The interior was dark. Cargo lay broken open and in disarray. Nothing looked as if it had been disturbed since the ship settled on the sea floor, but the damage from the storm that had taken the vessel down was apparent.
Skeletons, their bones picked clean and gleaming in the blue glow that permeated the area, lay scattered around the hold.
“What killed them?” Iados shifted one of the skeletons with a foot, making certain it didn’t rise up to grab hold of them.
Shang-Li knelt next to the nearest one and surveyed the remains carefully. The skeleton was intact and didn’t show any signs of combat damage or residual harm from the ship’s sinking. Tattered clothing clung to the skeletal legs and ribcage. An amulet hung around the dead man’s neck.
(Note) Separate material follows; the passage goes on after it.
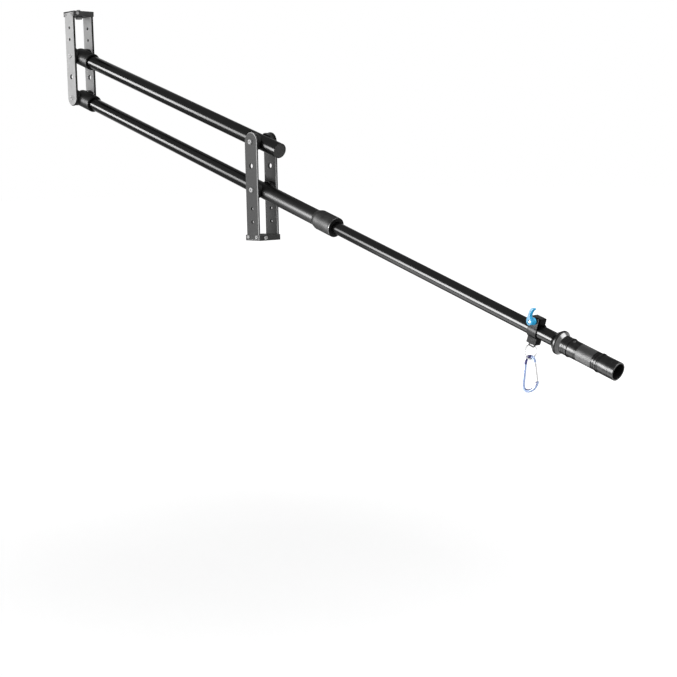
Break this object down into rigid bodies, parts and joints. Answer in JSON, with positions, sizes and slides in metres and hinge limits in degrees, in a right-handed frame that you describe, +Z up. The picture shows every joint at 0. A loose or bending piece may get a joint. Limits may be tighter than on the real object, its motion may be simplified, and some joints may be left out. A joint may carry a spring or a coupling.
{
  "type": "camera jib crane",
  "caption": "Small tilting camera crane: two parallel tubular arms pinned between a base bracket and a camera bracket, with a sliding rear extension, weight hook and handle.",
  "frame": {"origin": "centre of the base block's underside, where the crane stands on a tripod", "axes": "+Z up, +X from the camera end to the handle, -Y the side with the clamp's lever"},
  "size_m": [1.6196, 0.0657, 0.7857],
  "materials": {
    "bracket_grey": "satin",
    "bracket_silver": "satin",
    "black_tube": "gloss black anodised",
    "satin_black": "satin black anodised",
    "block_grey": "satin black anodised",
    "handle_black": "polished black anodised",
    "black_plastic": "matt",
    "steel": "bright",
    "blue_anodised": "blue anodised",
    "violet_anodised": "pale blue anodised"
  },
  "bodies": {
    "base": {"base_block": "block_grey", "base_plate_near": "bracket_grey", "base_plate_far": "bracket_grey", "tripod_insert": "steel", "base_lock_screw": "steel", "base_corner_screw_1": "steel", "base_corner_screw_2": "steel", "base_corner_screw_3": "steel", "base_corner_screw_4": "steel", "base_lower_screw_near": "steel", "base_lower_screw_far": "steel", "base_upper_bolt": "steel", "base_upper_nut": "steel"},
    "upper_arm": {"upper_tube": "black_tube", "upper_front_cap": "satin_black", "upper_rear_plug": "black_plastic", "upper_base_disc_near": "black_plastic", "upper_base_disc_far": "black_plastic", "upper_front_disc_near": "black_plastic", "upper_front_disc_far": "black_plastic"},
    "lower_arm": {"lower_tube": "black_tube", "lower_sleeve": "black_tube", "lower_front_cap": "satin_black", "collet": "black_plastic", "lower_base_disc_near": "black_plastic", "lower_base_disc_far": "black_plastic", "lower_front_disc_near": "black_plastic", "lower_front_disc_far": "black_plastic"},
    "camera_bracket": {"camera_block": "block_grey", "camera_plate_near": "bracket_silver", "camera_plate_far": "bracket_silver", "camera_lock_screw": "steel", "camera_corner_screw_1": "steel", "camera_corner_screw_2": "steel", "camera_corner_screw_3": "steel", "camera_corner_screw_4": "steel", "camera_lower_bolt": "steel", "camera_lower_nut": "steel", "camera_upper_bolt": "steel", "camera_upper_nut": "steel", "camera_screw_washer": "black_plastic"},
    "camera_screw": {"camera_screw": "steel"},
    "twist_collar": {"twist_collar": "satin_black", "collar_wiper": "black_plastic"},
    "extension": {"extension_tube": "black_tube", "extension_inner_plug": "black_plastic", "weight_stop": "handle_black", "handle_grip": "handle_black", "handle_tail": "handle_black", "handle_set_screw": "steel"},
    "clamp": {"clamp_body": "satin_black", "clamp_eye": "steel"},
    "clamp_lever": {"clamp_lever": "blue_anodised", "clamp_screw": "steel"},
    "split_ring": {"split_ring": "steel"},
    "carabiner": {"carabiner_body": "violet_anodised", "carabiner_pin": "steel"},
    "carabiner_gate": {"carabiner_gate": "steel"}
  },
  "joints": [
    {"name": "arm_tilt", "type": "hinge", "parent": "base", "child": "lower_arm", "pos_m": [0, 0, 0.106], "axis": [0, 1, 0], "range_deg": [-73, 37]},
    {"name": "upper_arm_tilt", "type": "hinge", "parent": "base", "child": "upper_arm", "pos_m": [0, 0, 0.206], "axis": [0, 1, 0], "range_deg": [-73, 37]},
    {"name": "camera_bracket_tilt", "type": "hinge", "parent": "lower_arm", "child": "camera_bracket", "pos_m": [-0.68255, 0, 0.32883], "axis": [0, 1, 0], "range_deg": [-37, 73]},
    {"name": "extension_slide", "type": "slide", "parent": "lower_arm", "child": "extension", "axis": [0.9506, 0, -0.3103], "range_m": [-0.4, 0]},
    {"name": "clamp_slide", "type": "slide", "parent": "extension", "child": "clamp", "axis": [0.9506, 0, -0.3103], "range_m": [-0.1, 0.025]},
    {"name": "collar_twist", "type": "hinge", "parent": "lower_arm", "child": "twist_collar", "pos_m": [0.20153, 0, 0.04021], "axis": [0.9506, 0, -0.3103], "range_deg": [0, 120]},
    {"name": "lever_turn", "type": "hinge", "parent": "clamp", "child": "clamp_lever", "pos_m": [0.74336, 0, -0.11743], "axis": [0, 1, 0], "range_deg": [0, 180]},
    {"name": "ring_swing", "type": "hinge", "parent": "clamp", "child": "split_ring", "pos_m": [0.72418, 0, -0.16008], "axis": [0, 1, 0], "range_deg": [-50, 85]},
    {"name": "carabiner_swing", "type": "hinge", "parent": "split_ring", "child": "carabiner", "pos_m": [0.72418, 0, -0.18668], "axis": [0.1564, 0.9877, 0], "range_deg": [-20, 20]},
    {"name": "gate_swing", "type": "hinge", "parent": "carabiner", "child": "carabiner_gate", "pos_m": [0.73138, 0.00291, -0.19467], "axis": [-0.3746, 0.9272, 0], "range_deg": [0, 25], "stiffness_Nm_per_rad": 0.02, "springref_deg": -28.65},
    {"name": "camera_screw_turn", "type": "hinge", "parent": "camera_bracket", "child": "camera_screw", "pos_m": [-0.68255, 0, 0.53483], "axis": [0, 0, 1], "continuous": true}
  ],
  "couplings": [
    {"joint": "upper_arm_tilt", "follows": "arm_tilt", "ratio": 1},
    {"joint": "camera_bracket_tilt", "follows": "arm_tilt", "ratio": -1}
  ]
}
“I don’t see any signs of past wounds,” Shang-Li said.
“This one suffered combat injuries,” Thava said from a few feet away. “Axe blows. A sword thrust through the ribs. But all the bones show signs of healing. This person lived through those attacks. Whatever killed them wasn’t violent.”
“Storms are violent,” Iados observed. He remained on guard and watched the ocean around them.
“They didn’t die in combat,” Thava said.
“Then how?”
“Drowning would be my guess,” Shang-Li answered, and he felt the grim reality of the situation close in on him.
“That doesn’t make any sense.” Iados shook his head. “Why did they drown if we don’t?”
“I don’t know,” Shang-Li replied. He didn’t bother to point out that could at any moment since he felt certain the thought lingered constantly in their minds. “Perhaps they drowned before they reached the blue light. Maybe the Blue Lady chose not to help them.”
“And where is she?” Iados asked impatiently. “If it was so important for her to have us down here, why hasn’t she come to claim her prizes?”
Shang-Li couldn’t answer that either.
“I’m tired of waiting,” the tiefling declared with an angry snap of his tail.